= Gravelle foster child abuse cases =

American convicts

Michael and Sharen Gravelle were the adoptive parents of eleven children in Clarksfield Township, Ohio, United States. In 2003, they were indicted for child abuse for, among other things, keeping the children in cage-like enclosures. The Gravelles claimed the cages were made to protect the children from each other.

==Cases==
Their trial motivated legislators in Ohio to pass laws to prevent people from adopting a large number of children without significant oversight by the state. They used parenting methods similar to those used in attachment therapy, which involves very strict control of children using isolation, food deprivation, and other disciplinary measures that are widely considered to be unreasonably harsh, or even inhumane. The trial gained international attention and brought many inadequacies of the adoption services systems in Ohio to the fore.

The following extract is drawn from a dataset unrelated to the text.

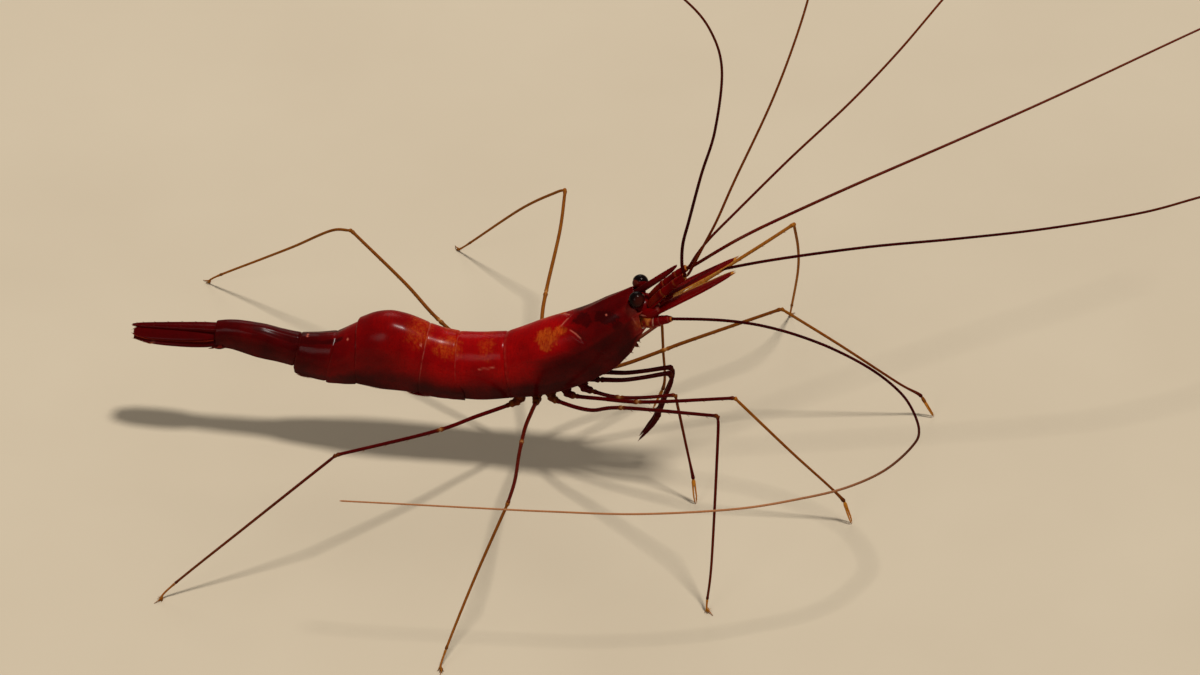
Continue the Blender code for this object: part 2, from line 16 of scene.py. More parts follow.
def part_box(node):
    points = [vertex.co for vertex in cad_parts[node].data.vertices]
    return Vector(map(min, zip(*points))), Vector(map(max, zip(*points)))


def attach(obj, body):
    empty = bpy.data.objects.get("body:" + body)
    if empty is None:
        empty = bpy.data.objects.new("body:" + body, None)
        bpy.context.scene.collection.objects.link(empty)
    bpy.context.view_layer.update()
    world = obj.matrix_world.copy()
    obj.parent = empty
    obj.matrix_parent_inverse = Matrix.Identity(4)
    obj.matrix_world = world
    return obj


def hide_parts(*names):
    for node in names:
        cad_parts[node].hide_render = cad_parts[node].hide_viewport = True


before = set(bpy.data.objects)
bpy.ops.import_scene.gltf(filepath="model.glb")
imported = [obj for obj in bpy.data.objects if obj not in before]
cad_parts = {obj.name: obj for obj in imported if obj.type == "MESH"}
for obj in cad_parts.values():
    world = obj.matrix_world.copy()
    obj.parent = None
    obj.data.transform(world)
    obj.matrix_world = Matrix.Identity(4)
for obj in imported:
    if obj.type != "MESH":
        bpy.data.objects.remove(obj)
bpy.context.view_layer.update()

MM = 0.001
TAU = 2.0 * math.pi
DICE = random.Random(852)
SIDES = (("left", 1), ("right", -1))
MARKS = ("amber", "dark", "pale")       # what each point carries for the materials, from 0 to 1

# --- body sections: (back x, back z), (edge x, edge z), half width ---------------------------------
ARCH_RISE = 1.12              # height of the arched back over the half width
ARCH_SHARE = 0.6              # share of a half ring that the arch takes
FLANK_DRAW = 0.2              # how far the flank draws in at the shell edge
CARAPACE_SECTIONS = [
    ((1.8, 28.3), (3.6, 16.4), 5.60),
    ((5.0, 29.9), (7.2, 17.4), 5.85),
    ((9.0, 32.1), (12.0, 19.2), 6.10),
    ((13.4, 34.2), (16.9, 21.6), 6.15),
    ((17.5, 36.4), (20.5, 23.9), 5.85),
    ((21.2, 38.9), (23.9, 26.4), 5.35),
    ((24.2, 40.7), (26.5, 29.6), 4.85),
    ((27.0, 42.6), (28.6, 32.6), 4.30),
]
HEAD_SECTIONS = [
    ((25.4, 40.2), (27.0, 31.4), 4.00),
    ((27.2, 41.1), (28.2, 33.4), 3.45),
    ((29.0, 41.1), (29.4, 34.6), 3.15),
    ((30.2, 40.7), (30.4, 35.6), 2.60),
]
ABDOMEN_SECTIONS = {
    1: [((1.4, 28.1), (3.1, 16.2), 5.50),
        ((-3.2, 27.4), (-2.2, 15.4), 5.55),
        ((-7.75, 26.95), (-7.4, 15.0), 5.60)],
    2: [((-8.05, 27.0), (-7.7, 14.9), 5.75),
        ((-11.0, 27.5), (-11.5, 15.0), 5.80),
        ((-13.6, 28.25), (-15.2, 15.5), 5.85)],
    3: [((-13.9, 28.4), (-15.5, 15.6), 5.90),
        ((-16.6, 29.5), (-18.0, 15.9), 5.90),
        ((-19.2, 30.35), (-20.5, 16.0), 5.85),
        ((-21.9, 30.7), (-22.8, 16.0), 5.75),
        ((-24.9, 30.05), (-25.2, 16.1), 5.50),
        ((-27.2, 28.8), (-27.6, 16.2), 5.25)],
    4: [((-27.5, 27.9), (-27.9, 16.2), 5.10),
        ((-29.8, 26.4), (-30.5, 15.9), 4.85),
        ((-32.0, 24.9), (-33.9, 15.8), 4.60)],
    5: [((-32.3, 24.75), (-34.2, 15.9), 4.50),
        ((-35.8, 24.2), (-37.2, 16.3), 4.10),
        ((-39.2, 23.9), (-40.5, 16.9), 3.50)],
    6: [((-39.5, 23.9), (-40.8, 18.2), 3.15),
        ((-44.1, 24.7), (-44.4, 18.8), 2.75),
        ((-48.1, 25.5), (-48.3, 19.4), 2.60),
        ((-53.5, 25.7), (-53.3, 20.7), 2.40),
        ((-56.5, 25.2), (-56.3, 20.6), 2.30)],
}
PLATE_LENGTH = {1: 8.9, 2: 6.3, 3: 13.4, 4: 5.0, 5: 6.8, 6: 17.0}
SHELL = 0.28                  # thickness of a shell plate
RIM = 0.42                    # width of the raised rear rim of a plate
PLATE_PITCH = 0.22            # length of a plate's mesh faces
FRONT_SPINES = [              # of the carapace: turn, then rise and width of the foot and of the tip
    (0.50, 0.020, 0.022, 0.030, 0.012),
    (0.86, 0.035, 0.030, 0.035, 0.012),
]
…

In 2005, the Gravelles were sentenced to two years in prison for their crimes. According to newspaper reports, their therapist, Elaine Thompson, a social worker practicing as an attachment therapist, advised the Gravelles on parenting techniques. Thompson, according to these reports, had undertaken counselling or therapy, including holding therapy, with some of the Gravelle children. Elaine Thompson was indicted along with the Gravelles but pleaded guilty to misdemeanors in a plea bargain.

The Gravelles served their two-year sentences from April 2009 to March 2011.